16. One of the nominees for Anomalisa is responsible for the stop-motion Christmas episode of Community.
Duke Johnson, co-director of the Best Animated Feature nominee with Charlie Kaufman, also directed the Community Season 2 episode “Abed’s Uncontrollable Christmas.”

17. A sound editing nominee links The Revenant with Ferris Bueller’s Day Off.
Lon Bender, a veteran sound editor who is recognized this year for The Revenant, has a deep résumé. I just like thinking that the man partly responsible for The Revenant bear growls is also partly responsible for this.

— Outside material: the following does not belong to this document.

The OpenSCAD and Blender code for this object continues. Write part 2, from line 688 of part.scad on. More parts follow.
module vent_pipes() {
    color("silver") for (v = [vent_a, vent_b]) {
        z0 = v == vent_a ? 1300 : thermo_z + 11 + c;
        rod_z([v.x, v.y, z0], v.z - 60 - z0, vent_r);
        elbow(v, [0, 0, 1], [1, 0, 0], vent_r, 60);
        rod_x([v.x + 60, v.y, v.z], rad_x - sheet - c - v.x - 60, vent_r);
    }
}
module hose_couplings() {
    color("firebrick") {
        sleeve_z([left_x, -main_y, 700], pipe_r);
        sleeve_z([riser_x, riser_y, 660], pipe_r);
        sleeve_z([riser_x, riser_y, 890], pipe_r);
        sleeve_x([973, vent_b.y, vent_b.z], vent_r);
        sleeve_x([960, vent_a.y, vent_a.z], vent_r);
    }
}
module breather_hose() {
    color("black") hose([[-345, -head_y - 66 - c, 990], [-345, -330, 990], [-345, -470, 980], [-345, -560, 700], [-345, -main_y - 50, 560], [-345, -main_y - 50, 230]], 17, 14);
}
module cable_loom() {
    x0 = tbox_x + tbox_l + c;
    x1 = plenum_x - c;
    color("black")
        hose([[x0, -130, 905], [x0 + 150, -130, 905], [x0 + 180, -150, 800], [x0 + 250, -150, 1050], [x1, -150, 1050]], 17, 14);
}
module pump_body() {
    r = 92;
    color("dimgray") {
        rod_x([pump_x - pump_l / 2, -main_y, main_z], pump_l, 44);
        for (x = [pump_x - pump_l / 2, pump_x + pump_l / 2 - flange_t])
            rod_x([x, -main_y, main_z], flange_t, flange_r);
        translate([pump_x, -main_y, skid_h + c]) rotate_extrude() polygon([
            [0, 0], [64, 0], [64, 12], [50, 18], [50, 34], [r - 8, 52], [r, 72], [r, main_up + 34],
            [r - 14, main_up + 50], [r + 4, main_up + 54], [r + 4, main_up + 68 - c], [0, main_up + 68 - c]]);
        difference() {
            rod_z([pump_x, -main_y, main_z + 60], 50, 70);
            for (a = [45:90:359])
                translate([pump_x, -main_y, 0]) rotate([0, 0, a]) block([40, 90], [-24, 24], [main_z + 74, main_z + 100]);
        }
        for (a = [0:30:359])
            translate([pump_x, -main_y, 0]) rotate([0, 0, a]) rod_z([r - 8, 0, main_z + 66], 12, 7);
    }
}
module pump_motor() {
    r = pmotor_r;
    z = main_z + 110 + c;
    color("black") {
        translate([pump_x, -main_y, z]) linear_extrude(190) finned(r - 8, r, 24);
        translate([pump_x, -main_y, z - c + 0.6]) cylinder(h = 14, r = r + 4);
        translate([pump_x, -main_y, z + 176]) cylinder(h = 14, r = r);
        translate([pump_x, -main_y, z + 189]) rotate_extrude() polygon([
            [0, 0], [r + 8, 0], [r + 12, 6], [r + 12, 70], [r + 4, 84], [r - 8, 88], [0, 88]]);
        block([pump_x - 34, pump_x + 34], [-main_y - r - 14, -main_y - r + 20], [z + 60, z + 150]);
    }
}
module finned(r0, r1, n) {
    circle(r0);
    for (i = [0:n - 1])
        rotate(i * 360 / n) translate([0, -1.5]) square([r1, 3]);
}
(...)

18. The screenwriter nominated for The Martian is also responsible for some of your favorite episodes of Buffy and Lost.
Before he adapted Andy Weir’s novel for the screen, Drew Goddard was a writer for some great TV shows, including Buffy the Vampire Slayer, Alias, and Lost. His connections to Joss Whedon and J.J. Abrams also figure into his film work; he wrote the Abrams-produced Cloverfield and directed The Cabin in the Woods, which he co-wrote with Whedon.

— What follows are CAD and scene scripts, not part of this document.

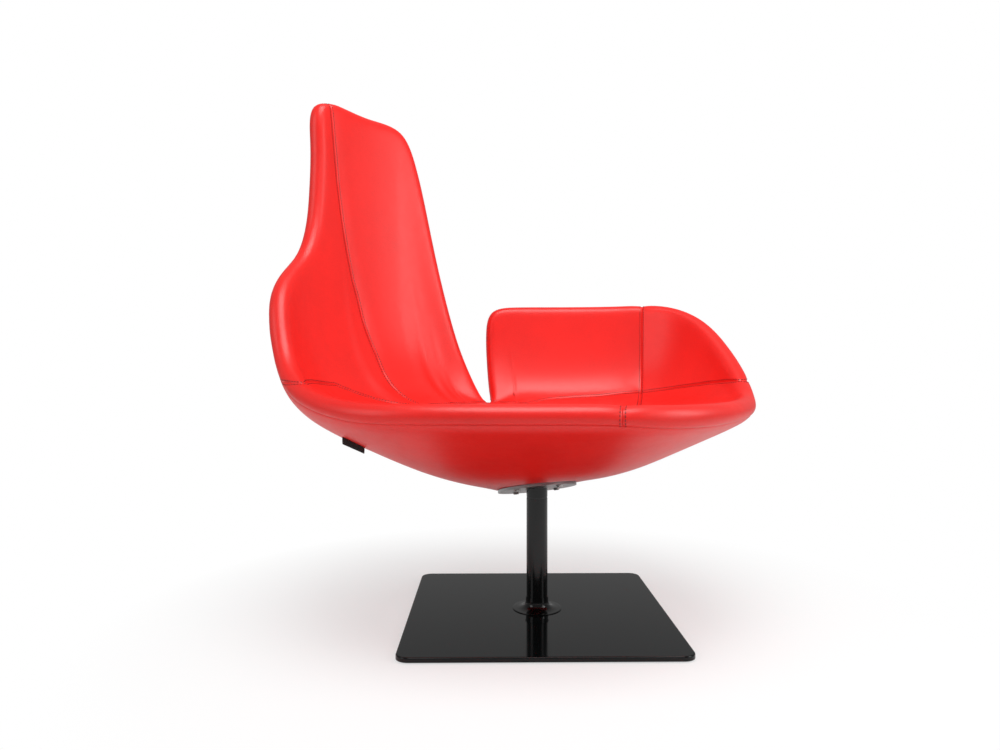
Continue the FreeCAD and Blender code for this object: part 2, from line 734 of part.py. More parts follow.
def main():
    os.makedirs("parts", exist_ok=True)
    write("base_plate", base_plate())
    write("base_pad", base_pad())
    write("base_collar", base_collar())
    write("column_tube", column_tube())
    write("column_foot_plug", column_foot_plug())
    write("base_screw", base_screw())
    write("lower_bush", lower_bush())
    write("upper_bush", upper_bush())
    write("thrust_washer", thrust_washer())
    write("spindle", spindle())
    write("swivel_head", swivel_head())
    write("retaining_ring", retaining_ring())
    write("mounting_disc", mounting_disc())
    write("disc_screws", disc_screws())
    write("seat_frame", seat_frame())
    for name, foam in pieces_of(shell_foam(), ["foam_seat", "foam_arm", "foam_back"], [seat_side(), arm_side()]):
        write(name, foam)
    for name, panel in inner_covers():
        write(name, panel)
    write("outer_cover", outer_cover())
    write("seam_tab", seam_tab())


main()
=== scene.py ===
import json
import math

import bmesh
import bpy
import numpy as np
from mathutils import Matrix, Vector

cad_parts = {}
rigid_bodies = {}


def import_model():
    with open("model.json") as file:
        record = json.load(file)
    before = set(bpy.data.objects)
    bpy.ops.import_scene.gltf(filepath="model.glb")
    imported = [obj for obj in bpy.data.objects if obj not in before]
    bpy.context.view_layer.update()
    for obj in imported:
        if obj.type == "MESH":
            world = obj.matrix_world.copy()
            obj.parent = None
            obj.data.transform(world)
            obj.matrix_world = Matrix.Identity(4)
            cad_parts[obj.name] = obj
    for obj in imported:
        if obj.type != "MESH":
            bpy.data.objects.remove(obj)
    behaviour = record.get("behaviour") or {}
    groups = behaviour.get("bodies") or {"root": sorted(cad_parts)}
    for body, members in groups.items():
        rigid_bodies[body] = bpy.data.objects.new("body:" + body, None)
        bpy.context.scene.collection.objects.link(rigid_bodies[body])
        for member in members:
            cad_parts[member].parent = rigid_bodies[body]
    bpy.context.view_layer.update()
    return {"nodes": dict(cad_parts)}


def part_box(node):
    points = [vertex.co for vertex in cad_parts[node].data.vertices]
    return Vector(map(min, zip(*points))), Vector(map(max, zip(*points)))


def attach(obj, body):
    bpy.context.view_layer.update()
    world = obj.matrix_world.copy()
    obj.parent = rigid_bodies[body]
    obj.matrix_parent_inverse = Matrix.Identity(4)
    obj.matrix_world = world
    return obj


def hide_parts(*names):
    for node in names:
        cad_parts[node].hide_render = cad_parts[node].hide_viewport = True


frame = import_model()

bl_info = {
    "name": "Pedestal swivel armchair",
    "version": (1, 0, 0),
    "blender": (4, 5, 0),
    "location": "View3D > Sidebar > Armchair",
    "description": "Red leather shell chair on a round column and a square lacquered plate",
    "category": "Object",
}

# Shell and its rolled edge: lengths in mm, angles in degrees about the swivel axis from +X
ROLL_RADIUS = 20.0
RIM_Z = 390.0
ARM_RISE = 202.0
BACK_RISE = 614.0
WING_RISE = 246.0
WALL_SCALE = 290.0
FLARE_HEIGHT = 200.0
BELLY = 0.95
SEAT_Z = 365.0
SEAT_EDGE_DROP = 3.0
SEAT_DISH = 2.2
SEAT_REACH = 1.2
EDGE_FLAT = 34.0
SHARPEST_MITRE = 0.7
HUB_Z = 241.0
HUB_SLOPE_X = 0.107
HUB_SLOPE_Y = -0.24
DISC_RADIUS = 75.0
HUB_MARGIN = 1.0
HUB_SET_IN = 3.0
SEAT_RING = 45.0
SEAT_RING_LIFT = 1.0
SEAT_DISC = 20.0
UP = Vector((0, 0, 1))

# Sections of the shell by plan angle: radius at the bend, how far the wall leans out, how much
# of the section the bend takes up, and how far the seat's edge rises
FOOT_RADIUS = [
    (0, 397), (15, 392), (30, 392), (45, 380), (60, 350), (75, 322),
    (90, 312), (105, 318), (120, 335), (135, 355), (150, 372), (165, 390),
    (180, 412), (192, 428), (205, 430), (217, 417), (228, 402), (240, 377),
    (255, 348), (270, 336), (285, 345), (298, 364), (311, 366), (325, 368),
    (341, 374), (352, 392),
]
WALL_FLARE = [
    (0, 30), (15, 52), (30, 64), (60, 62), (90, 60), (105, 62), (120, 66), (150, 70),
    (165, 80), (180, 93), (192, 94), (210, 60), (230, 20), (270, 10), (330, 10),
]
BEND_SHARES = [
    (0, 0.15), (20, 0.30), (60, 0.35), (120, 0.40), (170, 0.35),
    (190, 0.25), (215, 0.06), (270, 0.03), (330, 0.03),
]
SEAT_EDGE_LIFT = [
    (0, 8), (30, 8), (90, 4), (110, 0), (150, 6), (190, 10), (215, 4), (240, 0), (270, 0),
    (330, 0),
]

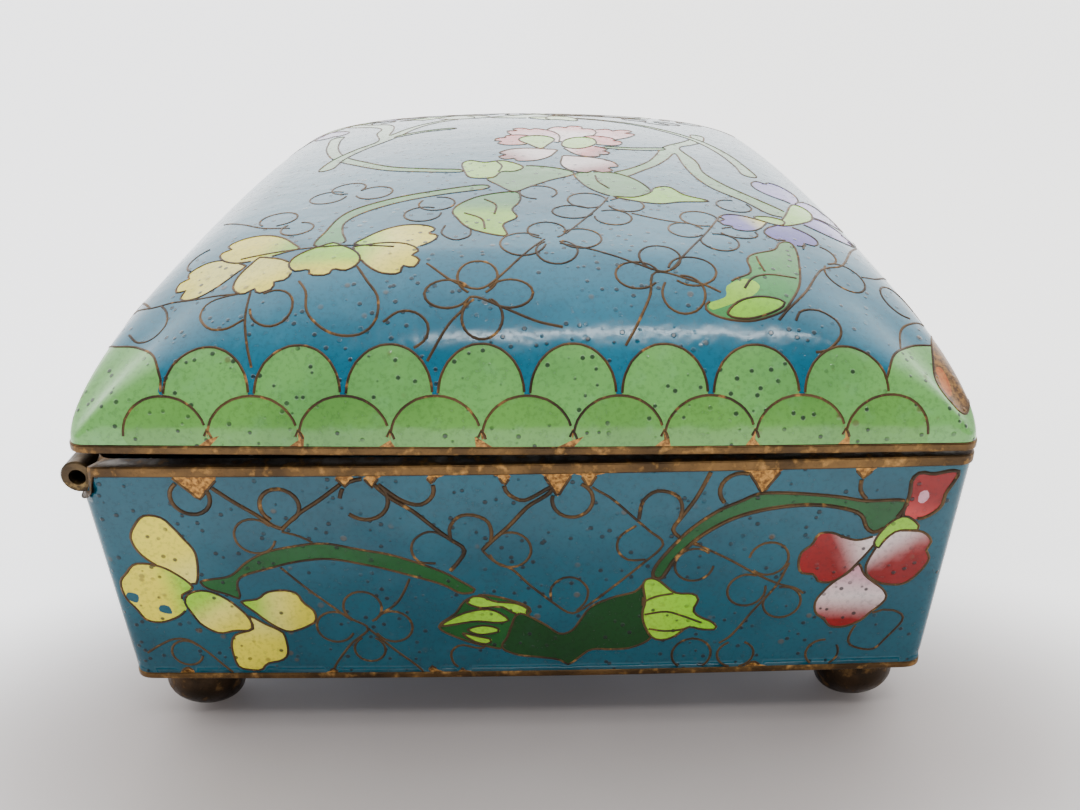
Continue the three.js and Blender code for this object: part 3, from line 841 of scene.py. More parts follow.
# %% Draw the near wall, with heights above the table
def tray_yellow_flower(inlay):
    teal = "tray blue"
    inlay.shape([(-30.6, 18), (-30, 21.2), (-30.8, 23), (-31.5, 24.2), (-32.3, 25.2), (-33.8, 25.4),
                 (-34.9, 24.3), (-35.5, 23), (-35, 21.3), (-33.5, 19.8), (-32, 18.7)], "cream", "yellow",
                "yellow", base=(-30.8, 18), tip=(-33.5, 25))
    inlay.shape([(-31, 17.6), (-32.5, 19.3), (-34, 20.1), (-35.8, 20.2), (-36.8, 19.2), (-37.6, 18.2),
                 (-37.6, 16.5), (-36.8, 15), (-36.2, 13.8), (-34.8, 13.5), (-33, 14.2), (-32, 15.3),
                 (-32.3, 16.6)], "lime", "yellow", "yellow", base=(-31, 17.4), tip=(-37.4, 17))
    inlay.shape([(-36.6, 15.8), (-36.3, 16.7), (-37.2, 17), (-37.5, 16.3)], teal, wired=False)
    inlay.shape([(-33.6, 14.5), (-33.7, 15.4), (-34.5, 15.5), (-34.7, 14.8)], teal, wired=False)
    inlay.shape([(-32.1, 15.8), (-31.6, 16.8), (-30, 17.2), (-28.3, 16.4), (-27, 15), (-26.3, 13.8),
                 (-26.4, 12.6), (-28, 12.5), (-29.5, 12.2), (-31, 13.2), (-31.7, 14.6)], "lime", "cream",
                "yellow", base=(-30, 17.2), tip=(-27, 12.4))
    inlay.shape([(-26.3, 14.2), (-26.2, 12.7), (-28, 12), (-28.6, 10.8), (-28.6, 9), (-28.3, 8), (-27.3, 7.7),
                 (-26.2, 7.7), (-25.5, 8.5), (-24, 8.9), (-23.3, 9.8), (-23.3, 11.8), (-23.7, 12.5),
                 (-25, 13.3)], "cream", "yellow", "yellow", base=(-26, 14), tip=(-26, 8))
    inlay.shape([(-26.8, 15.9), (-25.2, 16.2), (-24.2, 17), (-22.5, 17.2), (-21.4, 16.8), (-21, 15.8),
                 (-20.1, 14.8), (-20.1, 13.6), (-20.8, 13.1), (-21.8, 12.6), (-23, 12.4), (-24.5, 13.4),
                 (-25.8, 14.8)], "lime", "cream", "yellow", base=(-26.6, 15.4), tip=(-20.5, 14.6))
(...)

19. Revered cinematographer Roger Deakins is tied for the most nominations in the cinematography category without a single win.
Deakins, who has been nominated 13 times, shares the distinction with George J. Falsey, who worked on such films as Of Mice and Men and Meet Me in St. Louis and never got a statuette to show for it.

Related: Who Has the Most Oscar Nominations Without a Win?

20. Soon-to-be Oscar winner Leonardo DiCaprio once sought dating advice from Alan Thicke.
In this excellent Washington Post retrospective on DiCaprio’s career, Thicke, DiCaprio’s former co-star on Growing Pains, says that before the actor started dating supermodels, he wasn’t sure how to talk to girls. “He said, ‘How do I get her number?’” Thicke tells the Post, recalling a crush the then-teenage DiCaprio had on one of the show’s extras. Thicke suggested that he look in the wardrobe department, where the contact information for all the actors was posted. It’s not clear whether DiCaprio ever called the young lady, but it is clear that, a few short years later, he definitely no longer needed dating tips from Alan Thicke.